Donor advised trusts also excel in multi-generational philanthropy. Through careful planning, donors can designate successor advisors, such as children or grandchildren, to continue recommending grants after the original donor’s lifetime. This feature helps perpetuate family values and engage younger generations in charitable activities. Additionally, the trust can be structured to exist in perpetuity, providing a lasting legacy for the donor’s philanthropic interests. This long-term perspective distinguishes donor advised trusts from simpler giving vehicles and underscores their role in estate planning.
However, there are important considerations and potential drawbacks to donor advised trusts. Establishing and maintaining a trust involves costs, including legal fees, trustee fees, and administrative expenses. These costs may be higher than those associated with donor advised funds, which often have lower minimums and simpler structures. Moreover, the irrevocable nature of the trust means that donors must be certain about their commitment to charity, as they cannot reverse the contribution even if their financial circumstances change. Compliance with state and federal regulations is also critical, requiring ongoing oversight to ensure the trust operates exclusively for charitable purposes.

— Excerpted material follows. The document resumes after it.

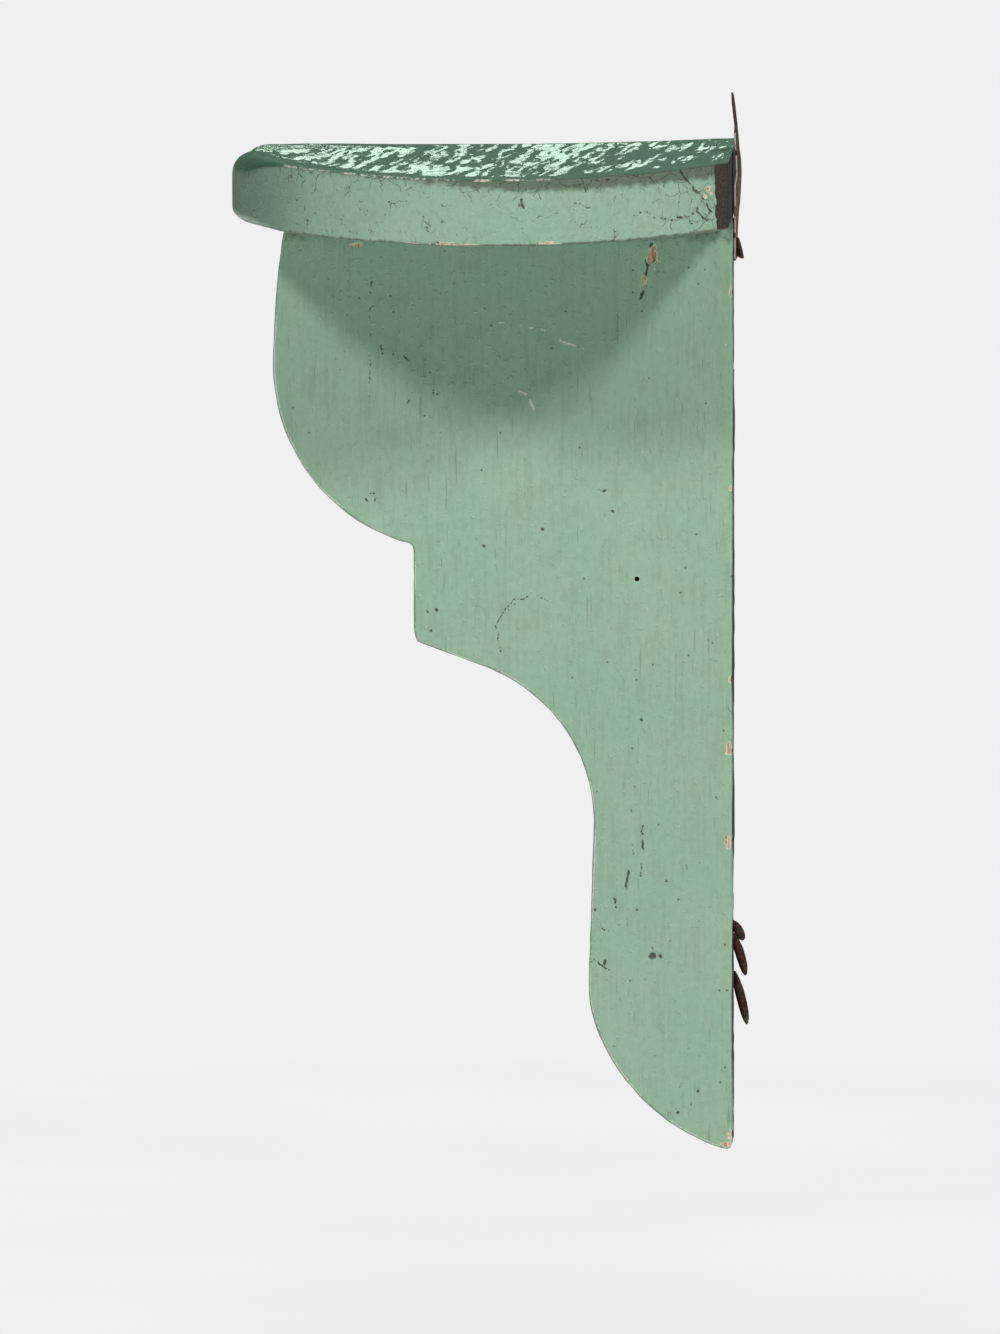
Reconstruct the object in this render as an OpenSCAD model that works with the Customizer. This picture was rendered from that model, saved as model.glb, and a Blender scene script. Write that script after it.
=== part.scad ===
// Painted wooden bracket shelf: a round-fronted board nailed on one scroll-sawn bracket, with a sheet-iron
// hanging strap at the back and three clenched nails in the leg.
// X runs along the wall, +Y points into the wall and +Z is up. The wood's back lies in the plane Y = 0.
// Heights inside the modules are measured from the bracket's foot and depths from the wood's back.
// The finished pieces are lowered so that the origin is the centre of the strap's hanging hole.

/* [Shelf board] */
// Depth of the board from its back to its round front
shelf_depth = 167; // [139:0.5:201]
// Width of the board along its straight back
shelf_back_w = 130; // [100:1:160]
// Thickness of the board
shelf_t = 22.5; // [18:0.5:27]
// Rise of the board's front and back above its middle, from cupping
shelf_cup = 4; // [2:0.5:6]

/* [Bracket] */
// Height of the bracket from its foot to the middle of the board's underside
bracket_h = 306.5; // [250:0.5:370]
// Thickness of the bracket
bracket_t = 22; // [18:0.5:27]
// Distance that the board stands out past the bracket's nose
nose_overhang = 14; // [8:0.5:20]
// Radius of the nearly straight edge above the nose
nose_r = 296; // [240:1:360]
// Radius of the belly below the nose
belly_r = 60.8; // [50:0.1:73]
// Distance from the bracket's top down to the nose
nose_drop = 45.7; // [38:0.1:55]
// Depth of the square step under the belly
step_d = 106.4; // [88:0.1:128]
// Slope of the step's underside, rising outwards
step_slope = 20; // [16:1:24]
// Rounding of the step's lower corner
step_round = 3; // [2:0.5:4]
// Radius of the cove
cove_r = 55.1; // [46:0.1:66]
// Height of the cove's centre above the foot
cove_h = 109.3; // [91:0.1:131]
// Depth of the leg at the cove's lower end
neck_d = 46.5; // [39:0.5:56]
// Depth of the leg where the toe begins
leg_d = 48.3; // [40:0.1:58]
// Height of the toe
toe_h = 49; // [41:0.5:59]
// Radius of the toe
toe_r = 68.4; // [60:0.1:82]
// Width of the blunt end that the toe leaves at the foot
foot_d = 3; // [2:0.5:5]

/* [Hanging strap] */
// Width of the strap
strap_w = 16; // [13:0.5:19]
// Thickness of the sheet iron
strap_t = 0.7; // [0.5:0.1:1]
// Height of the hanging hole above the board's back edge
hole_rise = 11; // [9:0.5:14]
// Diameter of the hanging hole
hole_dia = 5; // [4:0.5:6]
// Length of the strap below the middle of the board's underside
strap_tail = 10.5; // [8.5:0.5:13]
// Gap between the bowed strap and the board
strap_bow = 1.2; // [0.8:0.1:1.6]

/* [Nails] */
// Shank diameter of the board's nails
shelf_nail_dia = 3; // [2.4:0.1:3.6]
// Length of the board's nails
shelf_nail_len = 63; // [52:1:76]
// Distance from the back to the rear nail
rear_nail_d = 38; // [32:1:46]
// Distance from the bracket's front to the front nail
front_nail_inset = 27; // [20:1:33]
// Shank diameter of the strap's nail
strap_nail_dia = 2.6; // [2.2:0.1:3.1]
// Length of the strap's nail
strap_nail_len = 26; // [21:1:31]
// Head diameter of the strap's nail
strap_nail_head = 7.2; // [6:0.1:8.6]
// Distance from the strap's lower end up to its nail
strap_nail_rise = 4.3; // [4:0.1:5]
// Downward tilt of the strap's nail, which leaves its head proud at the bottom
strap_nail_tilt = 14; // [11:1:17]
// Shank diameter of the clenched nails
leg_nail_dia = 2.6; // [2.2:0.1:3.1]
// Distance from the bracket's sides to the outer clenched nails
leg_nail_edge = 5; // [4:0.5:6]
// Head diameter of the board's nails and the clenched nails
nail_head_dia = 6; // [5:0.5:7]
// Depth that those heads are punched below the wood
nail_sink = 0.6; // [0.4:0.1:1]

/* [Old nail hole] */
// Diameter of the empty nail hole in the bracket's side
old_hole_dia = 1.7; // [1.2:0.1:2.2]
// Its depth into the wood
old_hole_depth = 12; // [8:0.5:15]
// Its distance from the wood's back
old_hole_d = 32; // [27:1:38]
// Its height above the foot
old_hole_h = 190.5; // [159:0.5:229]

/* [Hidden] */
$fn = 64;

paint = "#93b29b";
iron = "#4b342b";
past = 1;                        // how far a cutting shape runs past what it cuts
large_fn = 720;                  // sides of the very large circles

head_t = 0.9;                    // thickness of a nail's head
point_len = 5;                   // length of a nail's point
clench_r = 1.95;                 // centreline radius of a clenched nail's bend
clench_thin = 0.1;               // how much thinner hammering has left a clenched nail past its bend
clench_seat = 0.4;               // how far the thinner stretch starts inside the bend
bow_run = 8;                     // height over which the strap bends out and back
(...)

When comparing donor advised trusts to donor advised funds, several differences emerge. Donor advised funds are typically easier and cheaper to set up, with lower minimum contributions and fewer administrative burdens. They are hosted by public charities, which handle all regulatory compliance. In contrast, donor advised trusts offer more control and customization but require a greater initial investment and ongoing management. The choice between the two depends on the donor’s priorities: simplicity and cost-effectiveness versus flexibility and long-term control.
From a tax perspective, donor advised trusts provide consistent benefits. Contributions are deductible at the time of funding, and the trust itself is exempt from income tax. This allows donors to maximize their tax savings while supporting causes they care about. Additionally, by contributing appreciated assets, donors can avoid capital gains taxes that would otherwise be due upon sale, further enhancing the tax efficiency of their giving. It is advisable for donors to consult with tax professionals to fully understand the implications and optimize their strategies.
In practice, donor advised trusts are used for a variety of philanthropic purposes. Some donors create them to support specific causes, such as education, healthcare, or environmental conservation. Others use them to build a charitable legacy that reflects their personal values. The trust can also serve as a central vehicle for coordinating family philanthropy, encouraging collaboration and shared decision-making among relatives. By providing a structured approach to giving, donor advised trusts help donors achieve both immediate and long-term charitable objectives.
In conclusion, a donor advised trust is a sophisticated and flexible tool for charitable giving, offering tax advantages, investment growth potential, and multi-generational benefits. While it requires careful planning and management, it can be an excellent choice for donors seeking to make a significant and lasting impact. As philanthropy continues to evolve, donor advised trusts represent a valuable option for those committed to strategic and meaningful generosity.